In public, Donald Trump spent the post-election period telling anyone who'd listen that he'd won. In private, he quietly conceded that he'd lost.


After Donald Trump’s 2020 defeat, he perpetrated a dramatic and unprecedented fraud: The outgoing Republican president peddled a ridiculous lie, told the world he’d secretly won, and set out to execute a plot to claim illegitimate power. To this day, too much of the GOP — from officeholders to candidates to rank-and-file voters — continues to embrace Trump’s “Big Lie” as if it were true.

But as the Jan. 6 committee helped prove in its latest hearing, in private, the Republican quietly conceded he knew the truth. NBC News reported:

Alyssa Farah Griffin, then the head of White House strategic communications, told the Jan. 6 committee that she popped into the Oval Office “maybe a week after the election was called” to check on Trump. “He was looking at the TV, and he said, ‘Can you believe I lost to this effing guy?’” Farah Griffin said. Another former White House aide, Cassidy Hutchinson, gave a similar account. The president told chief of staff Mark Meadows “something to the effect of ‘I don’t want people to know we lost, Mark. This is embarrassing. Figure it out,’” Hutchinson recalled. “‘I don’t want people to know that we lost.’”

During the same presentation, the public saw Hutchinson recall a post-election conversation she had with Meadows in which the then-White House chief of staff conceded, in reference to Trump, “He knows he lost.” Hutchinson also remembered Meadows saying, “A lot of times he’ll tell me that he lost.”

At face value, this may not have seemed especially notable. Of course Trump knew he lost. His campaign manager told him he lost. His lawyers told him he lost. His campaign data experts told him he lost. The courts told him he lost. His most trusted allies at the Justice Department told him they’d looked for evidence to substantiate his ridiculous claims about fraud, but they couldn’t find anything meaningful.

The sitting American president had more access to more facts than practically any human on the planet. If anyone knew the actual outcome of the 2020 race, it was Trump — and according to people who spoke with him at the time, he was well aware of the truth.

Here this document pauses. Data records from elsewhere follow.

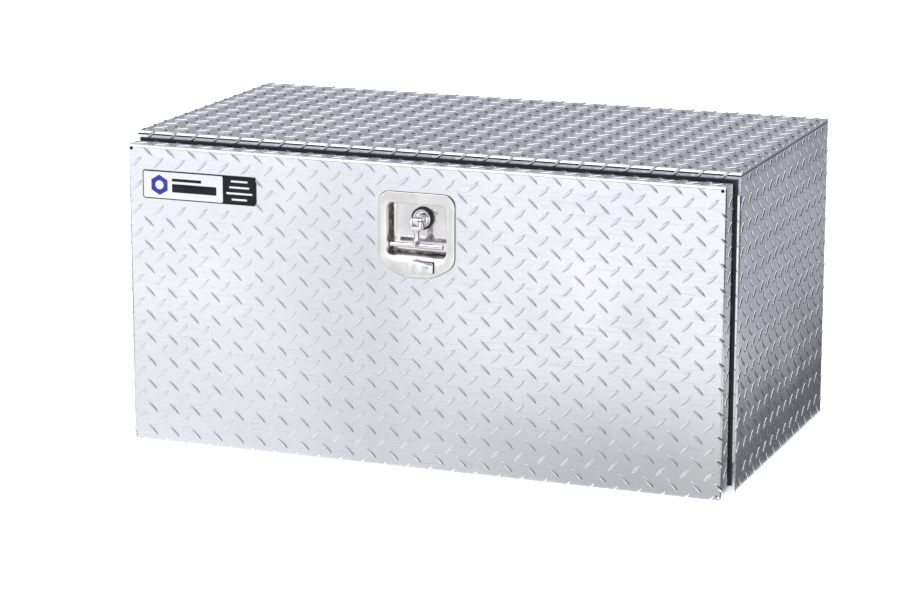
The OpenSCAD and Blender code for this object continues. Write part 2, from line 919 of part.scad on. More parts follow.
top_panel();
floor_panel();
back_panel();
mirror([1, 0, 0]) end_panel();  // left_end_panel
end_panel();  // right_end_panel
seam_welds();
striker_plate();
weatherstrip();
hinge_body_leaf();
hinge_pin();
hinge_rivets();
stay_body_brackets();
stay_body_pins();
stay_body_nuts();
door_outer_panel();
door_inner_panel();
hinge_door_leaf();
label_plate();
latch_gasket();
latch_dish();
latch_studs();
latch_nuts();
hub_seal();
latch_hub();
latch_washer();
latch_circlip();
cam_arm();
cam_nut();
handle_pin();
t_handle();
lock_cylinder();
lock_nut();
lock_plug();
lock_pawl();
pawl_screw();
dust_cover();
dust_cover_rivet();
stay_door_brackets();
stay_door_rivets();
stay_door_pins();
color("silver") mirror([1, 0, 0]) stay_arm();  // left_stay_arm
color("silver") stay_arm();  // right_stay_arm
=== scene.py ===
"""Truck tool box: tread plate, latch, welds, label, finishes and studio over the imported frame."""

import math

import bmesh
import bpy
from mathutils import Matrix, Vector


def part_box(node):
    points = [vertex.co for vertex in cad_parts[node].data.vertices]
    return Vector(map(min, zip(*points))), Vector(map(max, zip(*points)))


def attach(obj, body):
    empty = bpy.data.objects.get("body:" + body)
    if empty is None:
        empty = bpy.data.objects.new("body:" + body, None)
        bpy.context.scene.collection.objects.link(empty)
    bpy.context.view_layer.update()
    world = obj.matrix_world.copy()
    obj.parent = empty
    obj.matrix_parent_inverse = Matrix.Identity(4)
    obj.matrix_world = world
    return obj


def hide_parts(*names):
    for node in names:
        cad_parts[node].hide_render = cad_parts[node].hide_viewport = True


bl_info = {
    "name": "Truck Tool Box",
    "version": (1, 0, 0),
    "blender": (4, 5, 0),
    "location": "3D View > Sidebar > Tool Box",
    "description": "Builds the surfaces and finishes of a tread plate truck tool box",
    "category": "Object",
}

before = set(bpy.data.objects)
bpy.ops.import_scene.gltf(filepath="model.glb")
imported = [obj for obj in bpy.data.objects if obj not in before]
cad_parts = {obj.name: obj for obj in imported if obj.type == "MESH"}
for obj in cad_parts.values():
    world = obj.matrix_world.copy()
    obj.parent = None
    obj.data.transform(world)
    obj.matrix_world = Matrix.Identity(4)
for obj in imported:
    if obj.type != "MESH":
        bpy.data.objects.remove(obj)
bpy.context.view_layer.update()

RIGHT = Vector((1, 0, 0))
REAR = Vector((0, 1, 0))
UP = Vector((0, 0, 1))

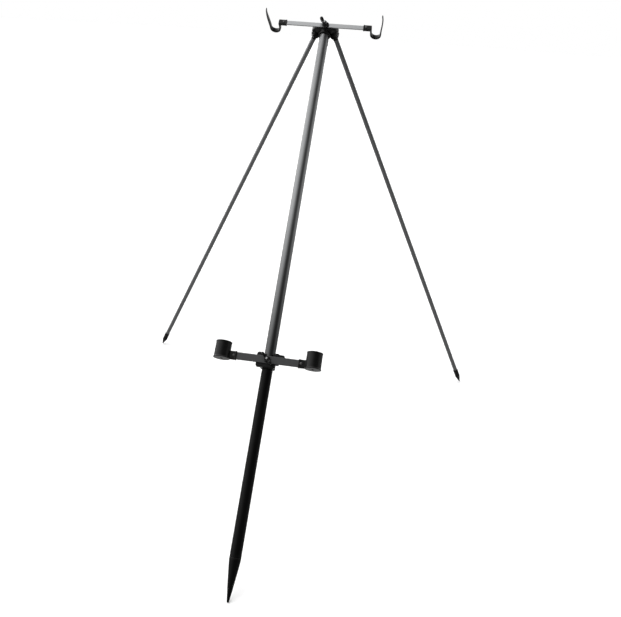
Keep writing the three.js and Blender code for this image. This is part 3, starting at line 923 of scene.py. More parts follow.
@dataclass
class TurnedSteel(Finish):
    """Turned steel under a plated or blackened film: turning lines, a cloudy film, rubbed edges.

    Attributes:
        film: the film's darker and lighter colour.
        bare: the colour of rubbed edges.
        rubbing: how much of it shows there.
        squeeze: how the turning lines lie in the piece's own frame.
        lines, clouds: turning lines and clouds per metre.
        rough: the film's smoothest and roughest.
        metal: how metallic it looks.
    """

    film: tuple[Colour, Colour]
    bare: Colour
    rubbing: float
    squeeze: Point
    lines: float
    clouds: float
    rough: tuple[float, float]
    metal: float

    def dress(self, sheet: NodeSheet) -> None:
        """Adds turning lines, the cloudy film and its rubbed edges.

        Args:
            sheet: the nodes to add to.
        """
        lines = sheet.noise(sheet.stretched(sheet.own(), self.squeeze), self.lines, 3)
        clouds = sheet.noise(sheet.space(), self.clouds, 4)
        base = sheet.rubbed(sheet.tint(clouds, *self.film), self.rubbing, self.bare)
        sheet.set(Base_Color=base, Roughness=sheet.between(clouds, *MIDDLE, *self.rough))
        sheet.set(Metallic=self.metal, Normal=sheet.relief(lines, 0.00002))


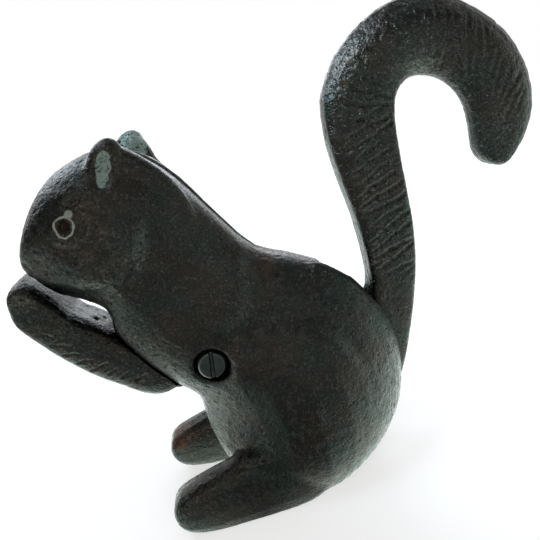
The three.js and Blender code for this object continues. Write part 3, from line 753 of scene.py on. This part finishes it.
def strokeTree():
    # cuts strokes into a casting's two faces, in rows that follow a line
    c = castStrokes
    tree = bpy.data.node_groups.new("castStrokes", "GeometryNodeTree")
    face = tree.interface
    face.new_socket("Geometry", in_out="OUTPUT", socket_type="NodeSocketGeometry")
    for name, kind in (("Geometry", "Geometry"), ("Line", "Object"), ("Strokes", "Int"), ("Deep", "Float"),
                       ("Wide", "Float"), ("Lip", "Float"), ("Wander", "Float"), ("Slip", "Float"),
                       ("Seed", "Int"), ("Mark", "String"), ("Finish", "Material")):
        face.new_socket(name, in_out="INPUT", socket_type="NodeSocket" + kind)
    given = addNode(tree, "NodeGroupInput").outputs
    vary = {}
    for i, (name, (low, high)) in enumerate(c["vary"].items()):
        seed = addNode(tree, "FunctionNodeIntegerMath", {0: given["Seed"], 1: i})
        vary[name] = addNode(tree, "FunctionNodeRandomValue", {2: low, 3: high, "Seed": seed},
                             data_type="FLOAT").outputs[1]

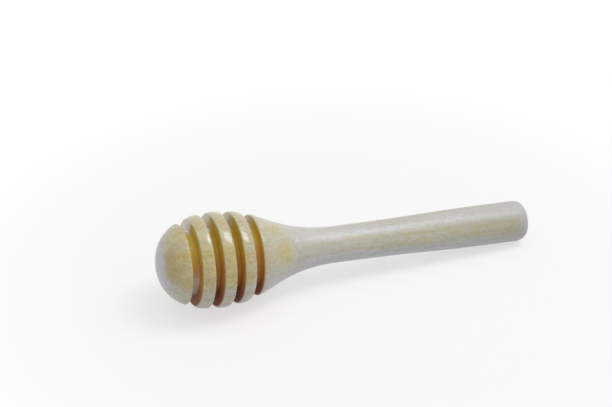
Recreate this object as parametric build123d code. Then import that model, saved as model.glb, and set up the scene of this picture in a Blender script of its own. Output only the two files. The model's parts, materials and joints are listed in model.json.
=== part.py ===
from build123d import *
import os
from math import radians, tan

# A small turned wooden honey dipper, lying on a table as it is put down in use, in millimetres.
# It is a grooved head, a handle whose tenon is glued into the head, and the glue between them.
# Each piece is turned from a half section: X runs along the axis from the nose tip, Y is the radius.
# The last section turns the pieces and lays them on the table, nose towards -X.

# Outside shape: lengths along the axis
nose_length = 12.0       # nose tip to the belly, the widest place of the head
flare_length = 25.8      # belly to the neck, the narrowest place of the handle
grip_length = 36.4       # neck to the swell near the end of the handle
butt_length = 5.8        # swell to the flat butt

# Outside shape: diameters
belly_width = 19.2
neck_width = 7.5
grip_width = 8.5

# How full each curve of the outline is, as shares of its own rise and run
nose_rise_share = 0.695
nose_run_share = 0.56
shoulder_share = 0.42
foot_share = 0.555
neck_run_share = 0.60
swell_run_share = 0.50

# Sanded-over corner of the butt
butt_round_length = 1.8
butt_round_depth = 1.1

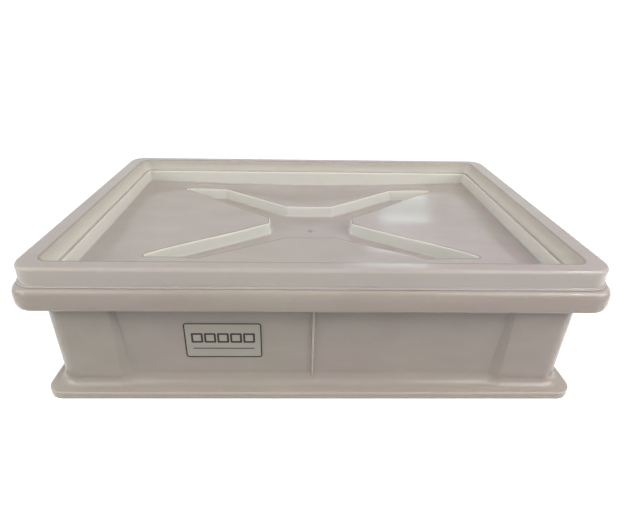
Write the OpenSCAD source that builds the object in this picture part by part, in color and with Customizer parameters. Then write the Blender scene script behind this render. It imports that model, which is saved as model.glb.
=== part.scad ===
// Stacking dough proofing container: a moulded tray, its lift-off lid and a write-on label.
// The origin is the centre of the ring that the tray stands on. +X runs along the long side,
// +Z points up, and the label is on the front wall, which faces -Y.

/* [Footprint and height] */
// Length over the rim
rim_l = 600; // [520:1:760]
// Width over the rim
rim_w = 400; // [340:1:560]
// Corner radius of the rim, seen from above
rim_r = 22; // [12:0.5:30]
// Height of the closed container
closed_h = 164; // [140:1:260]

/* [Tray] */
// Thickness of the tray's walls
wall_t = 3; // [2:0.1:3.8]
// Inset of the wall's outer face from the rim, at the top
wall_in = 18.5; // [18:0.1:22]
// How much further in the wall's foot stands than its top
wall_lean = 1.0; // [0:0.1:2]
// Corner radius of the wall's outer face, seen from above
wall_r = 20; // [16:0.5:26]
// Thickness of the tray's floor
floor_t = 3; // [2:0.1:5]
// Height of the floor's underside above the ground
floor_z = 6; // [4:0.5:7]
// Radius between the floor and the walls, inside
floor_r = 8; // [2:0.5:9]

/* [Rim and lip] */
// Height of the rim's outer band
rim_h = 23.5; // [15:0.5:40]
// Thickness of the rim's band and of the ledge that carries it
rim_t = 3; // [2:0.1:4]
// Rounding of the rim's upper outer edge
rim_edge_r = 3.6; // [1:0.1:4]
// Bevel on the band's lower outer edge
band_edge_r = 0.8; // [0.3:0.1:1.5]
// Thickness of the upright lip that the lid covers
lip_t = 3; // [2:0.1:4]

/* [Foot] */
// Inset of the foot's outer edge from the rim
foot_in = 5.5; // [4.5:0.1:5.9]
// Corner radius of the foot, seen from above
foot_r = 19; // [18:0.5:26]
// Height of the foot's upright edge
foot_h = 9; // [8:0.5:14]
// Thickness of the foot's upright edge
foot_t = 2.2; // [1.8:0.1:2.6]
// Rounding of the foot's upper outer edge
foot_edge_r = 1.5; // [0.5:0.1:3]
// Width of the flat on the foot, outside the hollow curve
foot_flat = 1; // [0.5:0.1:2.5]
// Bevel at the top of the space under the tray
foot_bevel = 1.5; // [0.5:0.1:3]
// Rise of the hollow curve from the foot to the wall, at the corners
foot_rise = 10; // [4:0.5:18]
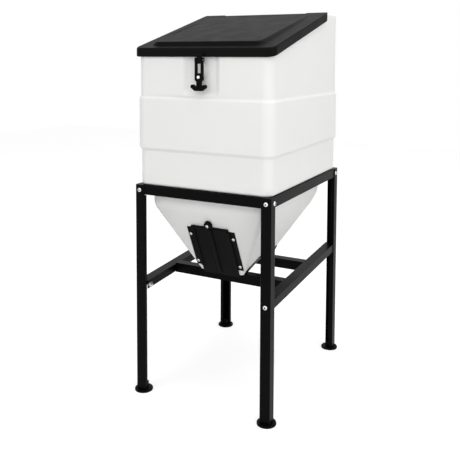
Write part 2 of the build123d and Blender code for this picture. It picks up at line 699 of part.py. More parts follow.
# Gate: local X across, local Y up the slope, local Z out of the hopper
GATE_BACK = GATE_BACK_GAP
GATE_FACE = GATE_BACK + GATE_PLATE
GATE_TOP = GATE_BOTTOM + GATE_LENGTH
GUIDE_WEB_X = GATE_WIDTH / 2 + GATE_EDGE_GAP
GUIDE_SCREW_X = GUIDE_WEB_X + GUIDE_SHEET + GUIDE_FLANGE / 2
GUIDE_SCREWS = [
    Location(GATE_PLANE) * Location((side * GUIDE_SCREW_X, GUIDE_BOTTOM + GUIDE_SCREW_INSET + step, GUIDE_SHEET))
    for side in (-1, 1)
    for step in (0, GUIDE_SCREW_SPREAD)
]
KNOB_UP = GATE_TOP + KNOB_RISE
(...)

And he peddled a lie anyway.

As Rep. Liz Cheney, the Republican vice chair of the bipartisan panel, explained to the public yesterday, “Claims that President Trump actually thought the election was stolen are not supported by fact and not a defense. There is no defense that Donald Trump was duped or irrational.”

As for why this matters, a Washington Post report summarized the circumstances nicely:

Trump was not, lawmaker after lawmaker argued, an angry king or reckless madman — caught up in the emotion of the day — or a mere hapless bystander, unaware of the destruction he wrought. In fact, it was quite the opposite: Trump was a leader who knew he had lost — who was repeatedly told he had lost and who privately admitted he had lost — yet who plunged ahead with a calculated and deliberate plan that shook the foundations of the very democracy he had sworn to uphold.

The question then becomes how best to hold the former president accountable for deliberately perpetrating a fraud by way of “a calculated and deliberate plan that shook the foundations of the very democracy he had sworn to uphold.”